[Aim of the task]: Determine how many lines of this material contain "with". Give only the number.

═══ Provided material ═══

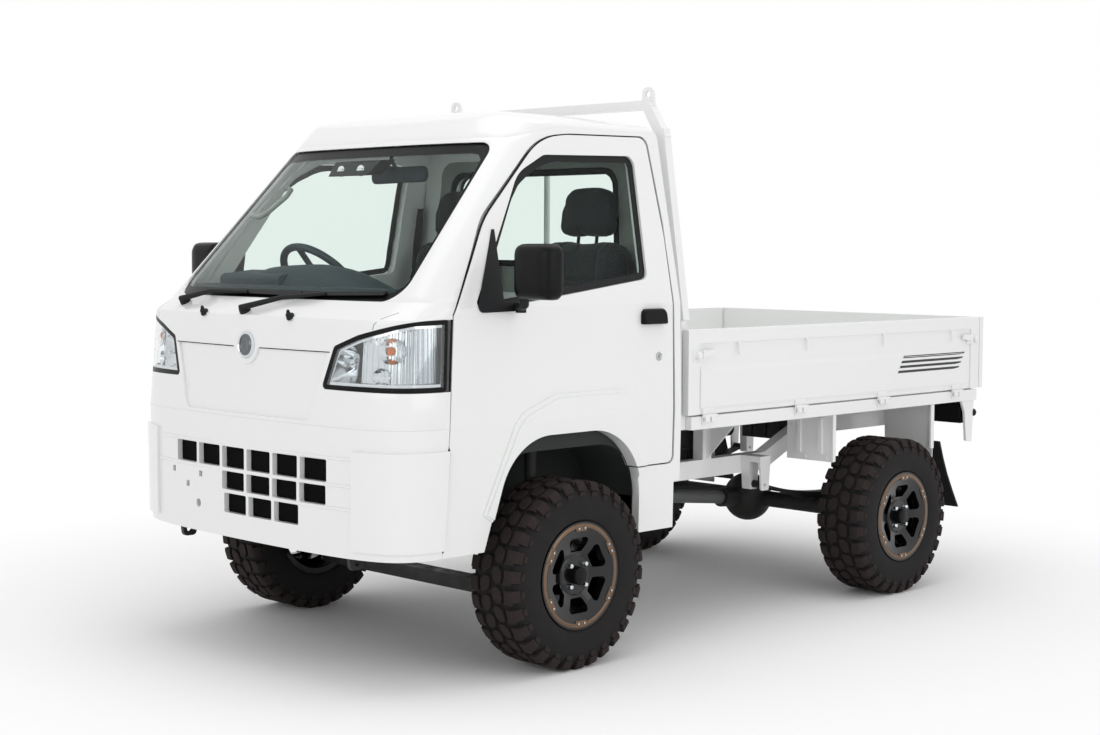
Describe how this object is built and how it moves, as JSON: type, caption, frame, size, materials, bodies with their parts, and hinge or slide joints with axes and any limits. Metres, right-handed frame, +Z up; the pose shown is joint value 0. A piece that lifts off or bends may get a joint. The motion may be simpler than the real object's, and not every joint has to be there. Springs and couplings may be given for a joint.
{
  "type": "kei truck",
  "caption": "Raised light forward-control pickup with a cab over its front wheels, a drop-sided load bed, a guard frame and off-road tyres; doors, gates, steering and wheels move.",
  "frame": {"origin": "on the ground under the middle of the body's length and width", "axes": "+X forwards, +Y to the vehicle's left, +Z up"},
  "size_m": [3.395, 1.9702, 1.99],
  "materials": {
    "body_paint": "gloss white enamel",
    "chassis_paint": "satin black underbody paint",
    "spring_steel": "dark sprung steel",
    "exhaust_steel": "dull aluminised steel",
    "lamp_lens": "clear polycarbonate",
    "tail_lens": "red moulded lens",
    "clear_glass": "laminated and tempered glass",
    "seat_cloth": "dark grey woven cloth",
    "dash_plastic": "grained moulding",
    "trim_plastic": "black moulding",
    "cast_iron": "cast",
    "cast_alloy": "as cast",
    "wheel_alloy": "gloss black cast wheel",
    "tyre_rubber": "moulded rubber"
  },
  "bodies": {
    "chassis": {"frame_rails": "chassis_paint", "cross_members": "chassis_paint", "cab_floor": "body_paint", "front_suspension": "chassis_paint", "rear_axle": "chassis_paint", "leaf_springs": "spring_steel", "chassis_brackets": "body_paint", "exhaust": "exhaust_steel", "fuel_tank": "chassis_paint", "roof_panel": "body_paint", "cab_back_panel": "body_paint", "front_panel": "body_paint", "headlamps": "lamp_lens", "front_bumper": "body_paint", "cab_glass": "clear_glass", "load_bed": "body_paint", "gate_hinges": "body_paint", "headboard": "body_paint", "guard_frame": "body_paint", "tail_lamps": "tail_lens", "seats": "seat_cloth", "dashboard": "dash_plastic", "drive_line": "cast_alloy", "side_frame_left": "body_paint", "side_frame_right": "body_paint"},
    "door_left": {"door_left": "body_paint", "door_glass_left": "clear_glass", "door_fittings_left": "trim_plastic"},
    "door_right": {"door_right": "body_paint", "door_glass_right": "clear_glass", "door_fittings_right": "trim_plastic"},
    "side_gate_left": {"side_gate_left": "body_paint"},
    "side_gate_right": {"side_gate_right": "body_paint"},
    "tailgate": {"tailgate": "body_paint"},
    "steering_wheel": {"steering_wheel": "dash_plastic"},
    "knuckle_left": {"knuckle_left": "cast_iron"},
    "knuckle_right": {"knuckle_right": "cast_iron"},
    "wheel_front_left": {"wheel_front_left": "wheel_alloy", "tyre_front_left": "tyre_rubber"},
    "wheel_front_right": {"wheel_front_right": "wheel_alloy", "tyre_front_right": "tyre_rubber"},
    "wheel_rear_left": {"wheel_rear_left": "wheel_alloy", "tyre_rear_left": "tyre_rubber"},
    "wheel_rear_right": {"wheel_rear_right": "wheel_alloy", "tyre_rear_right": "tyre_rubber"}
  },
  "joints": [
    {"name": "steering", "type": "hinge", "parent": "chassis", "child": "knuckle_left", "pos_m": [0.915, 0.565, 0.3175], "axis": [0, 0, 1], "range_deg": [-32, 32]},
    {"name": "steering_right", "type": "hinge", "parent": "chassis", "child": "knuckle_right", "pos_m": [0.915, -0.565, 0.3175], "axis": [0, 0, 1], "range_deg": [-32, 32]},
    {"name": "steering_wheel_turn", "type": "hinge", "parent": "chassis", "child": "steering_wheel", "pos_m": [1.085, -0.35, 1.262], "axis": [-0.766, 0, 0.6428], "range_deg": [-576, 576]},
    {"name": "door_left_hinge", "type": "hinge", "parent": "chassis", "child": "door_left", "pos_m": [1.435, 0.7375, 1], "axis": [0, 0, -1], "range_deg": [0, 68]},
    {"name": "door_right_hinge", "type": "hinge", "parent": "chassis", "child": "door_right", "pos_m": [1.435, -0.7375, 1], "axis": [0, 0, 1], "range_deg": [0, 68]},
    {"name": "side_gate_left_hinge", "type": "hinge", "parent": "chassis", "child": "side_gate_left", "pos_m": [-0.7, 0.7335, 0.8007], "axis": [-1, 0, 0], "range_deg": [0, 130]},
    {"name": "side_gate_right_hinge", "type": "hinge", "parent": "chassis", "child": "side_gate_right", "pos_m": [-0.7, -0.7335, 0.8007], "axis": [1, 0, 0], "range_deg": [0, 130]},
    {"name": "tailgate_hinge", "type": "hinge", "parent": "chassis", "child": "tailgate", "pos_m": [-1.6925, 0, 0.8007], "axis": [0, -1, 0], "range_deg": [0, 130]},
    {"name": "wheel_front_left_spin", "type": "hinge", "parent": "knuckle_left", "child": "wheel_front_left", "pos_m": [0.915, 0.705, 0.3175], "axis": [0, 1, 0], "continuous": true},
    {"name": "wheel_front_right_spin", "type": "hinge", "parent": "knuckle_right", "child": "wheel_front_right", "pos_m": [0.915, -0.705, 0.3175], "axis": [0, 1, 0], "continuous": true},
    {"name": "wheel_rear_left_spin", "type": "hinge", "parent": "chassis", "child": "wheel_rear_left", "pos_m": [-0.985, 0.705, 0.3175], "axis": [0, 1, 0], "continuous": true},
    {"name": "wheel_rear_right_spin", "type": "hinge", "parent": "chassis", "child": "wheel_rear_right", "pos_m": [-0.985, -0.705, 0.3175], "axis": [0, 1, 0], "continuous": true}
  ],
  "couplings": [
    {"joint": "steering_right", "follows": "steering", "ratio": 1},
    {"joint": "steering_wheel_turn", "follows": "steering", "ratio": 18}
  ]
}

═══

[Final result]: 2